Donor countries pledged more than $350 million at an international donor conference in London on May 7 to bolster the Somali government, particularly its security, justice and financial institutions. Ahead of the meeting, the U.N. announced plans to shift its focus from humanitarian aid toward development work. Both actions signal faith in the government’s ability to consolidate gains and govern effectively. They also illustrate the careful line the U.N. mission will walk in Somalia, tasked with coordinating the growing and increasingly active donor community, while also creating space for the new government to drive policy, including through its work on the New Deal for International Engagement in Fragile States.
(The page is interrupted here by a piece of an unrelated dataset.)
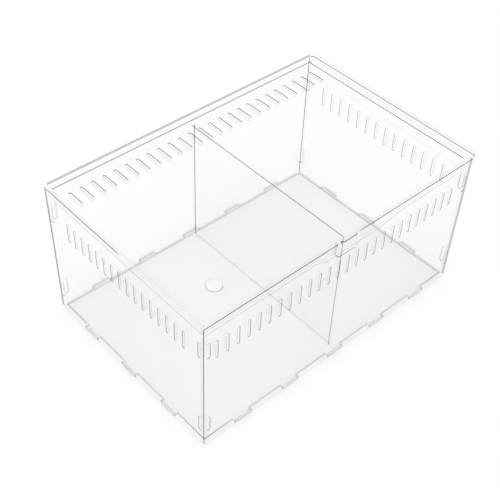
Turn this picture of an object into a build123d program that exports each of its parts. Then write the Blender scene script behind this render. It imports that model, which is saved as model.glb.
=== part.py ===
from build123d import *
from math import cos, radians, sin
import os

# Clear acrylic reptile box: flat panels, corner clips, a lift-off lid and a drop-in divider.
# Millimetres, +Z up, X along the long side, -Y is the front with the finger notch.
# Everything is laid out about the middle of the box, and moved once, at the end,
# so that the origin is the middle of the whole footprint, on the surface it stands on.

# Box
box_length = 300.0
box_depth = 200.0
wall_height = 142.0
sheet = 3.0
foot_corner_radius = 4.0

# Floor panel, which hangs in the walls on its tabs
floor_lift = 2.0
floor_tab_width = 18.0
floor_tab_pitch = 54.0
floor_tab_proud = 1.0
long_side_tab_count = 5
short_side_tab_count = 3
floor_hole_diameter = 16.5
floor_hole_x = -29.0
floor_hole_y = 29.5

# Corner clips, two in each upright corner
clip_thickness = 3.0
clip_height = 16.4
clip_end_margin = 18.1

# Vent slots: each row is spread evenly between its margins from the sheet's two ends
vent_width = 2.0
vent_length = 19.0
vent_below_rim = 21.0
slot_end_sides = 6
front_vent_count = 26
front_vents_from_left = 12.9
front_vents_from_right = 22.8
left_vent_count = 16
left_vents_from_front = 23.0
left_vents_from_back = 29.1
right_vent_count = 14
right_vents_from_front = 25.0
right_vents_from_back = 25.9

# Finger notch in the front panel
notch_width = 26.5
notch_depth = 15.5
notch_radius = 6.0
notch_rise = 2.0
notch_x = -2.6

# Divider
divider_x = 0.0
divider_below_rim = 5.0

# Lid plate
lid_overhang_right = 4.0
lid_corner_radius = 4.0
thumb_tab_width = 17.0
thumb_tab_proud = 3.0
thumb_tab_radius = 2.2
thumb_tab_x = -4.4
lid_vent_length = 17.0
lid_vent_count = 25
lid_vents_from_left = 9.8
lid_vents_from_right = 21.6
lid_vents_from_back = 30.5

# Strips under the lid, which drop inside the walls
strip_height = 12.5
tongue_drop = 4.6
tongue_flat_start = 129.5
tongue_flat_length = 55.0
tongue_left_ramp = 13.0
tongue_right_ramp = 30.0

# Fits
joint_clearance = 0.1
clip_clearance = 0.3
lid_clearance = 0.3
divider_clearance = 0.3

# Places that follow from the sizes
half_length = box_length / 2
half_depth = box_depth / 2
inner_x = half_length - sheet
inner_y = half_depth - sheet
floor_top = floor_lift + sheet
clip_centre_inset = sheet + clip_clearance + clip_thickness / 2
clip_levels = [clip_end_margin + clip_height / 2, wall_height - clip_end_margin - clip_height / 2]
strip_outer_x = inner_x - lid_clearance
strip_outer_y = inner_y - lid_clearance
strip_inner_y = strip_outer_y - sheet


def front_plane(y):
    """A plane facing -Y: its own X is +X and its own Y is +Z."""
    return Plane(origin=(0, y, 0), x_dir=(1, 0, 0), z_dir=(0, -1, 0))


def side_plane(x):
    """A plane facing +X: its own X is +Y and its own Y is +Z."""
    return Plane(origin=(x, 0, 0), x_dir=(0, 1, 0), z_dir=(1, 0, 0))


def spread_row(count, low, high):
    """Evenly spread places, the first at low and the last at high."""
    return [low + i * (high - low) / (count - 1) for i in range(count)]


def centred_row(count, pitch):
    reach = (count - 1) * pitch / 2
    return spread_row(count, -reach, reach)


def round_ended(width, length):
    """An upright outline with round ends, each drawn with few sides because it repeats so often."""
    radius = width / 2
    reach = length / 2 - radius
    points = []
    for middle, start in ((reach, 0), (-reach, 180)):
        for i in range(slot_end_sides + 1):
            turn = radians(start + i * 180 / slot_end_sides)
            points.append((radius * cos(turn), middle + radius * sin(turn)))
    return Polygon(*points, align=None)


def upright_slot(x, z, width, length):
    return Pos(x, z) * round_ended(width, length)


def floor_slots(count):
    """Slots in a wall for the tabs of the floor panel."""
    slots = Sketch()
    for x in centred_row(count, floor_tab_pitch):
        slot = Rectangle(floor_tab_width + 2 * joint_clearance, sheet + 2 * joint_clearance)
        slots += Pos(x, floor_lift + sheet / 2) * slot
    return slots


def clip_slots(half_span):
    """The four slots of a wall for the corner clips."""
    slots = Sketch()
    for side in (-1, 1):
        for level in clip_levels:
            x = side * (half_span - clip_centre_inset)
            slots += upright_slot(
                x, level, clip_thickness + 2 * joint_clearance, clip_height + 2 * joint_clearance
            )
    return slots


def wall_vents(count, low, high):
    slots = Sketch()
    for x in spread_row(count, low, high):
        slots += upright_slot(x, wall_height - vent_below_rim - vent_length / 2, vent_width, vent_length)
    return slots


def long_panel_outline():
    """Front and back panel: they cover the ends of the side panels."""
    outline = Pos(0, wall_height / 2) * Rectangle(box_length, wall_height)
    feet = outline.vertices().group_by(Axis.Y)[0]
    outline = fillet(feet, foot_corner_radius)
    return outline - floor_slots(long_side_tab_count) - clip_slots(half_length)


def finger_notch():
    height = notch_depth + notch_rise
    z = wall_height - notch_depth + height / 2
    return Pos(notch_x, z) * RectangleRounded(notch_width, height, notch_radius)


def front_panel():
    outline = long_panel_outline() - finger_notch()
    first = front_vents_from_left - half_length
    outline -= wall_vents(front_vent_count, first, half_length - front_vents_from_right)
    return extrude(front_plane(-inner_y) * outline, sheet)


def back_panel():
    return extrude(front_plane(half_depth) * long_panel_outline(), sheet)


def side_panel(face_x, vent_count, from_front, from_back):
    """Left or right panel, whose low-X face is at face_x."""
    outline = Pos(0, wall_height / 2) * Rectangle(2 * inner_y, wall_height)
    outline -= floor_slots(short_side_tab_count)
    outline -= clip_slots(half_depth)
    outline -= wall_vents(vent_count, from_front - half_depth, half_depth - from_back)
    return extrude(side_plane(face_x) * outline, sheet)


def left_panel():
    return side_panel(-half_length, left_vent_count, left_vents_from_front, left_vents_from_back)


def right_panel():
    return side_panel(inner_x, right_vent_count, right_vents_from_front, right_vents_from_back)


def bottom_panel():
    outline = Rectangle(2 * inner_x, 2 * inner_y)
    reach = sheet + floor_tab_proud
    for x in centred_row(long_side_tab_count, floor_tab_pitch):
        outline += Pos(x, 0) * Rectangle(floor_tab_width, 2 * (inner_y + reach))
    for y in centred_row(short_side_tab_count, floor_tab_pitch):
        outline += Pos(0, y) * Rectangle(2 * (inner_x + reach), floor_tab_width)
    outline -= Pos(floor_hole_x, floor_hole_y) * Circle(floor_hole_diameter / 2)
    return Pos(0, 0, floor_lift) * extrude(outline, sheet)


def corner_clip():
    """One clip, drawn for the front left corner with the box corner at its own origin."""
    reach = clip_centre_inset + clip_thickness / 2
    section = round_ended(clip_thickness, clip_height)
    front_prong = extrude(front_plane(reach) * (Pos(clip_centre_inset, 0) * section), reach)
    side_prong = extrude(side_plane(0) * (Pos(clip_centre_inset, 0) * section), reach)
    return front_prong + side_prong


def corner_clips():
    """Eight alike clips, a low and a high one in each upright corner, by name."""
    clip = corner_clip()
    corners = {
        "front_left": (0, -1, -1),
        "front_right": (90, 1, -1),
        "back_right": (180, 1, 1),
        "back_left": (270, -1, 1),
    }
    clips = {}
    for corner, (turn, x, y) in corners.items():
        for height, level in zip(("low", "high"), clip_levels):
            place = Pos(x * half_length, y * half_depth, level) * Rot(0, 0, turn)
            clips[f"clip_{corner}_{height}"] = place * clip
    return clips


def divider_panel():
    height = wall_height - divider_below_rim - floor_top
    width = 2 * (strip_inner_y - divider_clearance)
    outline = Pos(0, floor_top + height / 2) * Rectangle(width, height)
    return extrude(side_plane(divider_x - sheet / 2) * outline, sheet)


def lid_plate():
    length = box_length + lid_overhang_right
    middle = lid_overhang_right / 2
    outline = Pos(middle, 0) * RectangleRounded(length, box_depth, lid_corner_radius)
    tab_depth = thumb_tab_proud + lid_corner_radius
    tab = RectangleRounded(thumb_tab_width, 2 * tab_depth, thumb_tab_radius)
    outline += Pos(thumb_tab_x, -half_depth - thumb_tab_proud + tab_depth) * tab
    first = lid_vents_from_left - half_length
    for x in spread_row(lid_vent_count, first, half_length - lid_vents_from_right):
        outline -= upright_slot(x, half_depth - lid_vents_from_back, vent_width, lid_vent_length)
    return Pos(0, 0, wall_height) * extrude(outline, sheet)


def tongue_ramp(start, end, low_at_end):
    """An S curve between the strip's lower edge and the tongue's, as two tangent arcs."""
    high = wall_height - strip_height
    low = high - tongue_drop
    first, last = ((high, low) if low_at_end else (low, high))
    a = Vector(start, first)
    b = Vector(end, last)
    middle = (a + b) * 0.5
    into = TangentArc(a, middle, tangent=(1, 0))
    out = TangentArc(b, middle, tangent=(-1, 0))
    return [into, out]


def lid_strip_front():
    """The front strip, with the tongue that closes the finger notch from inside."""
    high = wall_height - strip_height
    low = high - tongue_drop
    flat_start = tongue_flat_start - half_length
    flat_end = flat_start + tongue_flat_length
    left = flat_start - tongue_left_ramp
    right = flat_end + tongue_right_ramp
    edges = [
        Line((-strip_outer_x, wall_height), (-strip_outer_x, high)),
        Line((-strip_outer_x, high), (left, high)),
        *tongue_ramp(left, flat_start, True),
        Line((flat_start, low), (flat_end, low)),
        *tongue_ramp(flat_end, right, False),
        Line((right, high), (strip_outer_x, high)),
        Line((strip_outer_x, high), (strip_outer_x, wall_height)),
        Line((strip_outer_x, wall_height), (-strip_outer_x, wall_height)),
    ]
    return extrude(front_plane(-strip_inner_y) * make_face(edges), sheet)


def lid_strip_back():
    outline = Pos(0, wall_height - strip_height / 2) * Rectangle(2 * strip_outer_x, strip_height)
    return extrude(front_plane(strip_outer_y) * outline, sheet)


def lid_strip_side(face_x):
    """Left or right strip, between the front and back strips, whose low-X face is at face_x."""
    outline = Pos(0, wall_height - strip_height / 2) * Rectangle(2 * strip_inner_y, strip_height)
    return extrude(side_plane(face_x) * outline, sheet)


def to_frame():
    """Moves the box's middle so that the whole footprint is centred on the origin."""
    low_x = -half_length - floor_tab_proud
    high_x = half_length + max(lid_overhang_right, floor_tab_proud)
    low_y = -half_depth - max(thumb_tab_proud, floor_tab_proud)
    high_y = half_depth + floor_tab_proud
    return Pos(-(low_x + high_x) / 2, -(low_y + high_y) / 2, 0)


pieces = {
    "bottom_panel": bottom_panel(),
    "front_panel": front_panel(),
    "back_panel": back_panel(),
    "left_panel": left_panel(),
    "right_panel": right_panel(),
    **corner_clips(),
    "divider_panel": divider_panel(),
    "lid_plate": lid_plate(),
    "lid_strip_front": lid_strip_front(),
    "lid_strip_back": lid_strip_back(),
    "lid_strip_left": lid_strip_side(-strip_outer_x),
    "lid_strip_right": lid_strip_side(strip_outer_x - sheet),
}

os.makedirs("parts", exist_ok=True)
for name, piece in pieces.items():
    export_step(to_frame() * piece, f"parts/{name}.step")
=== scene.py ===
from math import asin, cos, degrees, inf, pi, radians, sin

import bmesh
import bpy
from mathutils import Matrix, Vector


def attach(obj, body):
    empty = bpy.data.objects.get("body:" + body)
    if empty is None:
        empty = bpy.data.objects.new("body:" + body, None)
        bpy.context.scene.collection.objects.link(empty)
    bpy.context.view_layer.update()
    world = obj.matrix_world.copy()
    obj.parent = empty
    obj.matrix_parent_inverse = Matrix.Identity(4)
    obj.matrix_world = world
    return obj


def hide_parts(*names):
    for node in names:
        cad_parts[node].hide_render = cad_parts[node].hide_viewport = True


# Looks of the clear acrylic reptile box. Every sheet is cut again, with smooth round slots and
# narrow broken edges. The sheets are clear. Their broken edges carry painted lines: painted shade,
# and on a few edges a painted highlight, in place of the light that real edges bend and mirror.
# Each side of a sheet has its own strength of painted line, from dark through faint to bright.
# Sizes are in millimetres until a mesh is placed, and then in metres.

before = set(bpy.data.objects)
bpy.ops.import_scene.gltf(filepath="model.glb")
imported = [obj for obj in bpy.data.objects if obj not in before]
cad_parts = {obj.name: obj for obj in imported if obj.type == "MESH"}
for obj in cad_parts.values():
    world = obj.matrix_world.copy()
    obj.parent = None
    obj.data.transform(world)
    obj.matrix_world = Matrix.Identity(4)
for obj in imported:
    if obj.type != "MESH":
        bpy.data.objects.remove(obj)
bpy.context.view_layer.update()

MM = 0.001

# Sheets
sheet = 3.0
edge_break = 0.38
merge_distance = 0.001
arc_steps = 8

# Box
box_length = 300.0
box_depth = 200.0
wall_height = 142.0
foot_corner_radius = 4.0
inner_length = box_length - 2 * sheet
inner_depth = box_depth - 2 * sheet

# Floor tabs and the slots that they pass through
floor_lift = 2.0
tab_width = 18.0
tab_pitch = 54.0
tab_proud = 1.0
tab_corner = 0.7
tab_corner_steps = 3
long_side_tab_count = 5
short_side_tab_count = 3
joint_gap = 0.1
tab_slot_corner = 0.3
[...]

Kay will take office in two weeks. His experience in the region, having served as U.K. ambassador in the Democratic Republic of Congo and Sudan, as well as his experience in fast-moving and insecure environments, including in Afghanistan, will serve him well in his new position. He also has considerable international backing: The Security Council is united in its support of the new mission, and Somalia is a key focus for the G-8 this year under the U.K.’s presidency. But as the U.N. enters a new phase of engagement in Somalia, Kay will have a limited window to take on these new challenges and capitalize on the security and political achievements over the past year to support Somalia in achieving durable peace.
Megan Gleason-Roberts and Alischa Kugel are senior program officers in the Global Peace Operations program at New York University’s Center on International Cooperation. They are the volume editors and lead scholars for the forthcoming “Annual Review of Global Peace Operations 2013.”